Given data –
----
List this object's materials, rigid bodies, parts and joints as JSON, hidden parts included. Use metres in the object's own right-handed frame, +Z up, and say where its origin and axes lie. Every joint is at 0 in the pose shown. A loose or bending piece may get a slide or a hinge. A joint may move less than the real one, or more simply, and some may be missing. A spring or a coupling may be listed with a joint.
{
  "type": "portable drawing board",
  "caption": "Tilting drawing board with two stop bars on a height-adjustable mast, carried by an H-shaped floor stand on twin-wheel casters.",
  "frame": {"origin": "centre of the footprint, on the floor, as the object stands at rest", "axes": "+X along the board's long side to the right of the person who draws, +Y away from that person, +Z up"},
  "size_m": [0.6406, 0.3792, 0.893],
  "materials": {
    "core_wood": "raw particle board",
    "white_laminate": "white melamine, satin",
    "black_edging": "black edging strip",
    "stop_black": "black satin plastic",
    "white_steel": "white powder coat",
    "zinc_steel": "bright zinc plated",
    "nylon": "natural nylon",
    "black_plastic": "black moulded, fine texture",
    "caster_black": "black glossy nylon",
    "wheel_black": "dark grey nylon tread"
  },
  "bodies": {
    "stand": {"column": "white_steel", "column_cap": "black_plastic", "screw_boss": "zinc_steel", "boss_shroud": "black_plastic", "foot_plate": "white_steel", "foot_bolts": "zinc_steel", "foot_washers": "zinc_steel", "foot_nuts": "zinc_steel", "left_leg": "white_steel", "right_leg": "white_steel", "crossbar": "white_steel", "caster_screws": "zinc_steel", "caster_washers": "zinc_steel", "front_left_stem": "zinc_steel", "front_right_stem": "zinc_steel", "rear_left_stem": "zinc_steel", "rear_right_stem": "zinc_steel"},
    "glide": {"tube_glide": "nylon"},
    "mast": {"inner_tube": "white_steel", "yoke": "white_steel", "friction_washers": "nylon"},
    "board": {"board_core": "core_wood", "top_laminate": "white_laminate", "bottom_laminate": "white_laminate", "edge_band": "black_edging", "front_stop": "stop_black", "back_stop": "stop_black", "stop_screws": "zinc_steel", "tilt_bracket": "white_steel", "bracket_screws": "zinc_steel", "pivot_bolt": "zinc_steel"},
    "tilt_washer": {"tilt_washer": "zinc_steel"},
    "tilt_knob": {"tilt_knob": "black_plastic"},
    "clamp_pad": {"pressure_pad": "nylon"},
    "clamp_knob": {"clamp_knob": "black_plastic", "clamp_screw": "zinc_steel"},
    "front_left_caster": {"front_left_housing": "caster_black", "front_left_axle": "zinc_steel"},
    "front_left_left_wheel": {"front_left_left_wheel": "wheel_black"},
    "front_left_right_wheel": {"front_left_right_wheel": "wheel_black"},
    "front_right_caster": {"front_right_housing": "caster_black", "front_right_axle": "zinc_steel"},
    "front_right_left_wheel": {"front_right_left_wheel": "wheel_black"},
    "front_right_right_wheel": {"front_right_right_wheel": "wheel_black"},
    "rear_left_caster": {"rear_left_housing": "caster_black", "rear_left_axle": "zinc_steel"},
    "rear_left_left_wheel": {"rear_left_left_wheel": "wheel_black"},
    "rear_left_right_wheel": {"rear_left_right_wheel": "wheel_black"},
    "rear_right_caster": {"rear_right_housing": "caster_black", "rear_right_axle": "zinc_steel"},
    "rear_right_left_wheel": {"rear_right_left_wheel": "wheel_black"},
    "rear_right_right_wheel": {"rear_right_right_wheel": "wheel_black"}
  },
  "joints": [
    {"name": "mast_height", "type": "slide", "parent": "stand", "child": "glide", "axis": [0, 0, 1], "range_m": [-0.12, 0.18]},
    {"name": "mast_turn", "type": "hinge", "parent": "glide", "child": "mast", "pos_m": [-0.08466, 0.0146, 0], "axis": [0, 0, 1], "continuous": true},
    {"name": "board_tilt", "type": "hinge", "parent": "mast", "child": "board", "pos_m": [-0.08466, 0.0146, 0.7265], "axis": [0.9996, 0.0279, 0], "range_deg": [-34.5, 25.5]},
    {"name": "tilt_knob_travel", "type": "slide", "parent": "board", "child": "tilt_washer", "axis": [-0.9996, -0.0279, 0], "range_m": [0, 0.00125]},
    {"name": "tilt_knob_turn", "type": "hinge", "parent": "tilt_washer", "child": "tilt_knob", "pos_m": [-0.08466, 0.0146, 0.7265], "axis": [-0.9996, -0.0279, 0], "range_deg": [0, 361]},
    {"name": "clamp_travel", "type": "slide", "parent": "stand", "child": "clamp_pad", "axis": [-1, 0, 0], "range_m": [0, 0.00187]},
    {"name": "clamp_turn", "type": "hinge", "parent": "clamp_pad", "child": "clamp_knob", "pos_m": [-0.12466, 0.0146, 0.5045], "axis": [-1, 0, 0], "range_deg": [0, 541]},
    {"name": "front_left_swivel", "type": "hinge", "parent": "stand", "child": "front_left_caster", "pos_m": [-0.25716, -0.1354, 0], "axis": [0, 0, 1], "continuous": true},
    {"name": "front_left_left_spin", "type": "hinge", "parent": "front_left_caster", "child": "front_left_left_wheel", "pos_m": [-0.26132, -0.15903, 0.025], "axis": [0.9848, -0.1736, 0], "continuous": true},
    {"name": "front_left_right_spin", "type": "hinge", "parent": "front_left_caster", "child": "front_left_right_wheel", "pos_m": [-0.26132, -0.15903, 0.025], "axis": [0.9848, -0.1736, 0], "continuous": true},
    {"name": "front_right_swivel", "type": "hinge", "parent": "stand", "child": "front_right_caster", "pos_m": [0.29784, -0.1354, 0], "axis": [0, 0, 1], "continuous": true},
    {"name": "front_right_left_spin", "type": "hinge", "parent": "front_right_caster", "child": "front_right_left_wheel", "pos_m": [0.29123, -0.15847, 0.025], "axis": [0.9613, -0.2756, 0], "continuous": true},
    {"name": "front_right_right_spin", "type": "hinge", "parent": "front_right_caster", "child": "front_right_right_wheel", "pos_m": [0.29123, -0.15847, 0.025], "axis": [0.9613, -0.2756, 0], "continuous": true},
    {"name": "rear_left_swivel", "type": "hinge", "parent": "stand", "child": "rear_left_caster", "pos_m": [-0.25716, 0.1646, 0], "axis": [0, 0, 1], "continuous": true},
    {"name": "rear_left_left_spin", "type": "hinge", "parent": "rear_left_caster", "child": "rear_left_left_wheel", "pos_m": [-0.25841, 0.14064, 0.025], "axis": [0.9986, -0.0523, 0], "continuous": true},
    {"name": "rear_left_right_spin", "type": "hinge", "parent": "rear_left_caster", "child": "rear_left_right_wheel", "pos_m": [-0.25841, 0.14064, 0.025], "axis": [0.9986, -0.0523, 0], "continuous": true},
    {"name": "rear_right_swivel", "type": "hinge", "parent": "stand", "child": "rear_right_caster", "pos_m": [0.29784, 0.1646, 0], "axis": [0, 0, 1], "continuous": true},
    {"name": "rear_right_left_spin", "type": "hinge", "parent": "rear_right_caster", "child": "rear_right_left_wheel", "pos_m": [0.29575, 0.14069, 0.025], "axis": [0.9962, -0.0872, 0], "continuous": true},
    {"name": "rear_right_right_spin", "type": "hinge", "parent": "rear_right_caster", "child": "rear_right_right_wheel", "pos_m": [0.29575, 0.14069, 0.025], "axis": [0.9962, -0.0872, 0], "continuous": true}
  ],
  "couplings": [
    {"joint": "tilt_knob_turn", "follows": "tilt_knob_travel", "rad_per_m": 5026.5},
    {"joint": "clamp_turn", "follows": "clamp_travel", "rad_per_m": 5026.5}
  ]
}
----
Write every line of the material above again, exactly.

Correct response –
List this object's materials, rigid bodies, parts and joints as JSON, hidden parts included. Use metres in the object's own right-handed frame, +Z up, and say where its origin and axes lie. Every joint is at 0 in the pose shown. A loose or bending piece may get a slide or a hinge. A joint may move less than the real one, or more simply, and some may be missing. A spring or a coupling may be listed with a joint.
{
  "type": "portable drawing board",
  "caption": "Tilting drawing board with two stop bars on a height-adjustable mast, carried by an H-shaped floor stand on twin-wheel casters.",
  "frame": {"origin": "centre of the footprint, on the floor, as the object stands at rest", "axes": "+X along the board's long side to the right of the person who draws, +Y away from that person, +Z up"},
  "size_m": [0.6406, 0.3792, 0.893],
  "materials": {
    "core_wood": "raw particle board",
    "white_laminate": "white melamine, satin",
    "black_edging": "black edging strip",
    "stop_black": "black satin plastic",
    "white_steel": "white powder coat",
    "zinc_steel": "bright zinc plated",
    "nylon": "natural nylon",
    "black_plastic": "black moulded, fine texture",
    "caster_black": "black glossy nylon",
    "wheel_black": "dark grey nylon tread"
  },
  "bodies": {
    "stand": {"column": "white_steel", "column_cap": "black_plastic", "screw_boss": "zinc_steel", "boss_shroud": "black_plastic", "foot_plate": "white_steel", "foot_bolts": "zinc_steel", "foot_washers": "zinc_steel", "foot_nuts": "zinc_steel", "left_leg": "white_steel", "right_leg": "white_steel", "crossbar": "white_steel", "caster_screws": "zinc_steel", "caster_washers": "zinc_steel", "front_left_stem": "zinc_steel", "front_right_stem": "zinc_steel", "rear_left_stem": "zinc_steel", "rear_right_stem": "zinc_steel"},
    "glide": {"tube_glide": "nylon"},
    "mast": {"inner_tube": "white_steel", "yoke": "white_steel", "friction_washers": "nylon"},
    "board": {"board_core": "core_wood", "top_laminate": "white_laminate", "bottom_laminate": "white_laminate", "edge_band": "black_edging", "front_stop": "stop_black", "back_stop": "stop_black", "stop_screws": "zinc_steel", "tilt_bracket": "white_steel", "bracket_screws": "zinc_steel", "pivot_bolt": "zinc_steel"},
    "tilt_washer": {"tilt_washer": "zinc_steel"},
    "tilt_knob": {"tilt_knob": "black_plastic"},
    "clamp_pad": {"pressure_pad": "nylon"},
    "clamp_knob": {"clamp_knob": "black_plastic", "clamp_screw": "zinc_steel"},
    "front_left_caster": {"front_left_housing": "caster_black", "front_left_axle": "zinc_steel"},
    "front_left_left_wheel": {"front_left_left_wheel": "wheel_black"},
    "front_left_right_wheel": {"front_left_right_wheel": "wheel_black"},
    "front_right_caster": {"front_right_housing": "caster_black", "front_right_axle": "zinc_steel"},
    "front_right_left_wheel": {"front_right_left_wheel": "wheel_black"},
    "front_right_right_wheel": {"front_right_right_wheel": "wheel_black"},
    "rear_left_caster": {"rear_left_housing": "caster_black", "rear_left_axle": "zinc_steel"},
    "rear_left_left_wheel": {"rear_left_left_wheel": "wheel_black"},
    "rear_left_right_wheel": {"rear_left_right_wheel": "wheel_black"},
    "rear_right_caster": {"rear_right_housing": "caster_black", "rear_right_axle": "zinc_steel"},
    "rear_right_left_wheel": {"rear_right_left_wheel": "wheel_black"},
    "rear_right_right_wheel": {"rear_right_right_wheel": "wheel_black"}
  },
  "joints": [
    {"name": "mast_height", "type": "slide", "parent": "stand", "child": "glide", "axis": [0, 0, 1], "range_m": [-0.12, 0.18]},
    {"name": "mast_turn", "type": "hinge", "parent": "glide", "child": "mast", "pos_m": [-0.08466, 0.0146, 0], "axis": [0, 0, 1], "continuous": true},
    {"name": "board_tilt", "type": "hinge", "parent": "mast", "child": "board", "pos_m": [-0.08466, 0.0146, 0.7265], "axis": [0.9996, 0.0279, 0], "range_deg": [-34.5, 25.5]},
    {"name": "tilt_knob_travel", "type": "slide", "parent": "board", "child": "tilt_washer", "axis": [-0.9996, -0.0279, 0], "range_m": [0, 0.00125]},
    {"name": "tilt_knob_turn", "type": "hinge", "parent": "tilt_washer", "child": "tilt_knob", "pos_m": [-0.08466, 0.0146, 0.7265], "axis": [-0.9996, -0.0279, 0], "range_deg": [0, 361]},
    {"name": "clamp_travel", "type": "slide", "parent": "stand", "child": "clamp_pad", "axis": [-1, 0, 0], "range_m": [0, 0.00187]},
    {"name": "clamp_turn", "type": "hinge", "parent": "clamp_pad", "child": "clamp_knob", "pos_m": [-0.12466, 0.0146, 0.5045], "axis": [-1, 0, 0], "range_deg": [0, 541]},
    {"name": "front_left_swivel", "type": "hinge", "parent": "stand", "child": "front_left_caster", "pos_m": [-0.25716, -0.1354, 0], "axis": [0, 0, 1], "continuous": true},
    {"name": "front_left_left_spin", "type": "hinge", "parent": "front_left_caster", "child": "front_left_left_wheel", "pos_m": [-0.26132, -0.15903, 0.025], "axis": [0.9848, -0.1736, 0], "continuous": true},
    {"name": "front_left_right_spin", "type": "hinge", "parent": "front_left_caster", "child": "front_left_right_wheel", "pos_m": [-0.26132, -0.15903, 0.025], "axis": [0.9848, -0.1736, 0], "continuous": true},
    {"name": "front_right_swivel", "type": "hinge", "parent": "stand", "child": "front_right_caster", "pos_m": [0.29784, -0.1354, 0], "axis": [0, 0, 1], "continuous": true},
    {"name": "front_right_left_spin", "type": "hinge", "parent": "front_right_caster", "child": "front_right_left_wheel", "pos_m": [0.29123, -0.15847, 0.025], "axis": [0.9613, -0.2756, 0], "continuous": true},
    {"name": "front_right_right_spin", "type": "hinge", "parent": "front_right_caster", "child": "front_right_right_wheel", "pos_m": [0.29123, -0.15847, 0.025], "axis": [0.9613, -0.2756, 0], "continuous": true},
    {"name": "rear_left_swivel", "type": "hinge", "parent": "stand", "child": "rear_left_caster", "pos_m": [-0.25716, 0.1646, 0], "axis": [0, 0, 1], "continuous": true},
    {"name": "rear_left_left_spin", "type": "hinge", "parent": "rear_left_caster", "child": "rear_left_left_wheel", "pos_m": [-0.25841, 0.14064, 0.025], "axis": [0.9986, -0.0523, 0], "continuous": true},
    {"name": "rear_left_right_spin", "type": "hinge", "parent": "rear_left_caster", "child": "rear_left_right_wheel", "pos_m": [-0.25841, 0.14064, 0.025], "axis": [0.9986, -0.0523, 0], "continuous": true},
    {"name": "rear_right_swivel", "type": "hinge", "parent": "stand", "child": "rear_right_caster", "pos_m": [0.29784, 0.1646, 0], "axis": [0, 0, 1], "continuous": true},
    {"name": "rear_right_left_spin", "type": "hinge", "parent": "rear_right_caster", "child": "rear_right_left_wheel", "pos_m": [0.29575, 0.14069, 0.025], "axis": [0.9962, -0.0872, 0], "continuous": true},
    {"name": "rear_right_right_spin", "type": "hinge", "parent": "rear_right_caster", "child": "rear_right_right_wheel", "pos_m": [0.29575, 0.14069, 0.025], "axis": [0.9962, -0.0872, 0], "continuous": true}
  ],
  "couplings": [
    {"joint": "tilt_knob_turn", "follows": "tilt_knob_travel", "rad_per_m": 5026.5},
    {"joint": "clamp_turn", "follows": "clamp_travel", "rad_per_m": 5026.5}
  ]
}